Bayley v. Lawrence, 1 Bay, 499, is the first reported case in which this principle was applied. The report of that case is exceedingly brief, and it appears, by the reporter's note, that it was omitted in the publication of the cases of 1792 Why this omission occurred, whether as the result of accident, or because the report did not sufficiently present the ground of the judgment of the court, is not explained. That was an action of covenant for rent in arrear, brought on a lease of a shipyard, at Hilton Head, for ten years, dated the 6th day of June, 1774. The defense was, that the defendant was driven off by the casualties of war and deprived of the enjoyment. It was resolved, per curiam, "that the defendant ought to pay for the time he peaceably enjoyed the premises, but not for the time he was prevented by the casualties of war." This is all that is given to us of the facts of the case, or of the conclusions of the court. It does not appear whether the immediate cause of the defendant's being "driven off" and "deprived of the enjoyment" of the shipyard was force or fear acting upon him personally, or the destruction of the property that constituted the main value of the shipyard, as such. Nor does it appear whether or not the defendant resumed possession of the premises after the end of the hostile occupation, which must have ceased before the end of the term. We are left to infer in deducing these important facts, vital to the understanding of the authority of the case. It is reasonable to infer that the principal value of the shipyard consisted in the buildings, ways, and other conveniences for building, repairing and launching vessels. Lands convenient for such a purpose are not likely to be valuable for agricultural, nor, when remote from populous communities, for other general purposes. Nor is it to be assumed that the site, occupied by this shipyard, possessed any extraordinary or peculiar value, as compared with other lands similarly related to the waters of that extensive harbor, so as to have formed an important element of the consideration upon which the rent reserved was agreed to be paid. As a hostile force would, naturally, seek to destroy the means by which an enemy could build and repair vessels, it is to be presumed that the conveniences and appliances that constituted the principal value of the

Coogan v. Parker.

shipyard were destroyed. If these conclusions are correctly drawn, the case is distinguished from Pollard v. Schaaffer, 1 Dallas, 210, where it was held that the occupation of leased premises by an alien enemy was no ground for a reduction of the rent agreed on. Under this view of Bayley v. Lawrence, its doctrine will be found fairly embraced within the statement, already made, of the ground assumed by the courts of this State. It would be an instance of relief granted, in the nature of rescission, on the ground of the substantial destruction of the subject-matter of the lease.

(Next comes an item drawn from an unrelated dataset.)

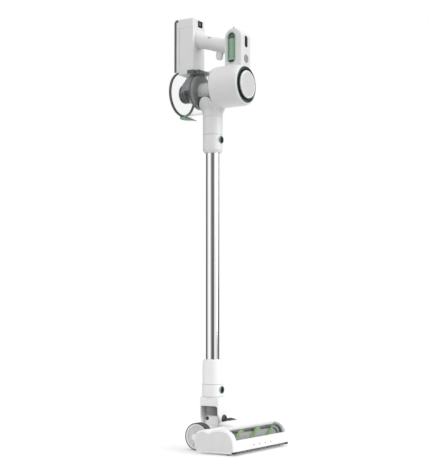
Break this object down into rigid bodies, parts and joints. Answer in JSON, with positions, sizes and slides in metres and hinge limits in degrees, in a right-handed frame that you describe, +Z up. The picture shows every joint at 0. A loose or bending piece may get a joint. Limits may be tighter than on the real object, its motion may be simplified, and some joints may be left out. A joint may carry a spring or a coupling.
{
  "type": "cordless stick vacuum cleaner",
  "caption": "Cordless stick vacuum with a powered floor head, tilting and swivelling neck, bare metal wand and handheld unit with clear dust cup and battery column.",
  "frame": {"origin": "centre of the bounding box in X and Y, on the floor", "axes": "+Z up along the wand, front of the floor head towards -Y, X across the floor head"},
  "size_m": [0.262, 0.241, 1.0735],
  "materials": {
    "white_abs": "satin",
    "light_grey": "satin",
    "mid_grey": "satin",
    "dark_grey": "satin",
    "hose": "satin",
    "rubber": "matte",
    "tyre": "matte",
    "sage": "gloss",
    "gloss_black": "gloss",
    "deep_green": "gloss",
    "clear": "gloss",
    "smoke": "gloss",
    "bright_metal": "polished",
    "steel": "satin",
    "bristle": "matte",
    "filter": "matte",
    "cells": "satin"
  },
  "bodies": {
    "floor_head": {"head_base": "white_abs", "head_cover": "white_abs", "brush_window": "clear", "end_plate_left": "light_grey", "end_plate_right": "light_grey", "front_bumper": "dark_grey", "lamp_bar": "light_grey", "brush_motor": "steel", "drive_belt": "rubber"},
    "roller": {"brush_core": "mid_grey", "brush_strip_1": "bristle", "brush_strip_2": "bristle", "brush_strip_3": "bristle", "brush_strip_4": "bristle", "brush_pulley": "dark_grey"},
    "motor_pulley": {"motor_pulley": "dark_grey"},
    "wheel_left": {"wheel_hub_left": "light_grey", "wheel_tyre_left": "tyre"},
    "wheel_right": {"wheel_hub_right": "light_grey", "wheel_tyre_right": "tyre"},
    "castor_left": {"front_castor_left": "tyre"},
    "castor_right": {"front_castor_right": "tyre"},
    "knuckle": {"knuckle": "white_abs", "pivot_cap": "gloss_black"},
    "fork": {"swivel_fork": "white_abs", "flex_hose": "hose", "wand_socket": "white_abs"},
    "lower_button": {"lower_release_button": "deep_green"},
    "wand": {"wand_lower_collar": "white_abs", "wand_tube": "bright_metal", "wand_upper_collar": "white_abs"},
    "upper_button": {"upper_release_button": "deep_green"},
    "handheld": {"neck_funnel": "white_abs", "motor_housing": "white_abs", "front_housing": "white_abs", "handle_grip": "white_abs", "fan_motor": "steel", "pre_filter": "filter", "exhaust_ring": "deep_green", "side_window_left": "sage", "side_window_right": "sage", "status_lens": "gloss_black", "column_shell": "white_abs", "column_cap": "white_abs", "column_back": "dark_grey", "battery_cells": "cells", "display_panel": "gloss_black", "dust_cup": "clear", "cyclone_drum": "smoke", "cyclone_core": "smoke", "cup_bracket": "dark_grey"},
    "impeller": {"impeller": "mid_grey"},
    "exhaust": {"exhaust_cap": "white_abs", "exhaust_filter": "filter"},
    "mode_button": {"mode_button": "mid_grey"},
    "trigger": {"trigger": "white_abs"},
    "thumb_button": {"thumb_button": "white_abs"},
    "lid": {"lid_rim": "dark_grey", "lid_window": "clear"},
    "latch": {"lid_latch": "sage"}
  },
  "joints": [
    {"name": "roller_spin", "type": "hinge", "parent": "floor_head", "child": "roller", "pos_m": [0, -0.0835, 0.027], "axis": [1, 0, 0], "continuous": true},
    {"name": "motor_pulley_spin", "type": "hinge", "parent": "floor_head", "child": "motor_pulley", "pos_m": [0.1185, -0.0465, 0.024], "axis": [1, 0, 0], "continuous": true},
    {"name": "wheel_left_spin", "type": "hinge", "parent": "floor_head", "child": "wheel_left", "pos_m": [-0.069, 0.017, 0.03272], "axis": [1, 0, 0], "continuous": true},
    {"name": "wheel_right_spin", "type": "hinge", "parent": "floor_head", "child": "wheel_right", "pos_m": [0.069, 0.017, 0.03272], "axis": [1, 0, 0], "continuous": true},
    {"name": "castor_left_spin", "type": "hinge", "parent": "floor_head", "child": "castor_left", "pos_m": [-0.1185, -0.0985, 0.005], "axis": [1, 0, 0], "continuous": true},
    {"name": "castor_right_spin", "type": "hinge", "parent": "floor_head", "child": "castor_right", "pos_m": [0.1185, -0.0985, 0.005], "axis": [1, 0, 0], "continuous": true},
    {"name": "neck_tilt", "type": "hinge", "parent": "floor_head", "child": "knuckle", "pos_m": [0, 0.017, 0.03272], "axis": [-1, 0, 0], "range_deg": [0, 70]},
    {"name": "neck_roll", "type": "hinge", "parent": "knuckle", "child": "fork", "pos_m": [0, 0.0215, 0.07], "axis": [0, 1, 0], "range_deg": [-45, 45], "deforming": ["flex_hose"]},
    {"name": "lower_button_press", "type": "slide", "parent": "fork", "child": "lower_button", "axis": [0, 1, 0], "range_m": [0, 0.0018], "stiffness_N_per_m": 400, "springref_m": -0.002},
    {"name": "wand_pull", "type": "slide", "parent": "fork", "child": "wand", "axis": [0, 0, 1], "range_m": [0, 0.06]},
    {"name": "upper_button_press", "type": "slide", "parent": "wand", "child": "upper_button", "axis": [0, 1, 0], "range_m": [0, 0.0015], "stiffness_N_per_m": 400, "springref_m": -0.002},
    {"name": "handheld_pull", "type": "slide", "parent": "wand", "child": "handheld", "axis": [0, 0, 1], "range_m": [0, 0.07]},
    {"name": "impeller_spin", "type": "hinge", "parent": "handheld", "child": "impeller", "pos_m": [0, -0.0115, 0.8925], "axis": [0, 1, 0], "continuous": true},
    {"name": "exhaust_twist", "type": "hinge", "parent": "handheld", "child": "exhaust", "pos_m": [0, -0.0735, 0.8925], "axis": [0, -1, 0], "range_deg": [0, 30]},
    {"name": "mode_press", "type": "slide", "parent": "handheld", "child": "mode_button", "axis": [0, 1, 0], "range_m": [0, 0.0012], "stiffness_N_per_m": 400, "springref_m": -0.002},
    {"name": "trigger_pull", "type": "hinge", "parent": "handheld", "child": "trigger", "pos_m": [0, -0.0095, 0.9875], "axis": [1, 0, 0], "range_deg": [0, 12], "stiffness_Nm_per_rad": 0.2, "springref_deg": -8.59},
    {"name": "thumb_press", "type": "slide", "parent": "handheld", "child": "thumb_button", "axis": [0.766, 0.1847, -0.6157], "range_m": [0, 0.001], "stiffness_N_per_m": 400, "springref_m": -0.002},
    {"name": "lid_open", "type": "hinge", "parent": "handheld", "child": "lid", "pos_m": [0, 0.1173, 0.9465], "axis": [1, 0, 0], "range_deg": [0, 90]},
    {"name": "latch_press", "type": "hinge", "parent": "handheld", "child": "latch", "pos_m": [0, 0.0955, 0.824], "axis": [-1, 0, 0], "range_deg": [0, 8], "stiffness_Nm_per_rad": 0.1, "springref_deg": -5.73}
  ],
  "couplings": [
    {"joint": "motor_pulley_spin", "follows": "roller_spin", "ratio": 2.16}
  ]
}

This doctrine was very fully drawn out in Ripley v. Wightman, 4 McC. 447. COLCOCK, J., says: "If a man lease a house for a year, and during the term it is rendered untenantable by a storm, the rent ought to be apportioned according to the time it was occupied." He places this upon the ground that "the title to the rent is founded on the presumption that the tenant enjoys the thing during the contract." The application of this privilege to the facts of that case involved the idea that in a lease of a dwelling-house, for the purpose of a residence, when the land that supports and adjoins the house is designated to be occupied only as accessory to such residence, the use of the house for that purpose is to be regarded as the proper subject-matter of the lease, and all other matters as incidental thereto; and also that the destruction of the house, to the extent of rendering it useless as a residence, is a substantial destruction of the subject-matter of the lease. We have here the distinction upon which the determinations of the courts of our State rest, which have been charged with carrying the law in a direction divergent from the proper course of the common law. It is involved in the question whether the actual physical destruction of the property, the usufruct of which was contemplated by the lease, is essential as ground for rescinding the lease, or whether the destruction of the possibility of an usufruct, such as was in contemplation of the parties to the lease, is sufficient ground for such rescission. It is very clear that the latter view has been judiciously settled in this State, and acquiesced in by both legislature and people for too many years to be disturbed at this time. It must be assumed that the relations of landlord and tenant, as they exist at this day throughout the State, have been constructed upon the idea of the law thus promulgated by the highest judicial authority of the State. It remains to be seen whether this view of the law VOL. XVI. — 84

Coogan v. Parker.

has not a higher sanction of authority and reason than the opposite doctrine.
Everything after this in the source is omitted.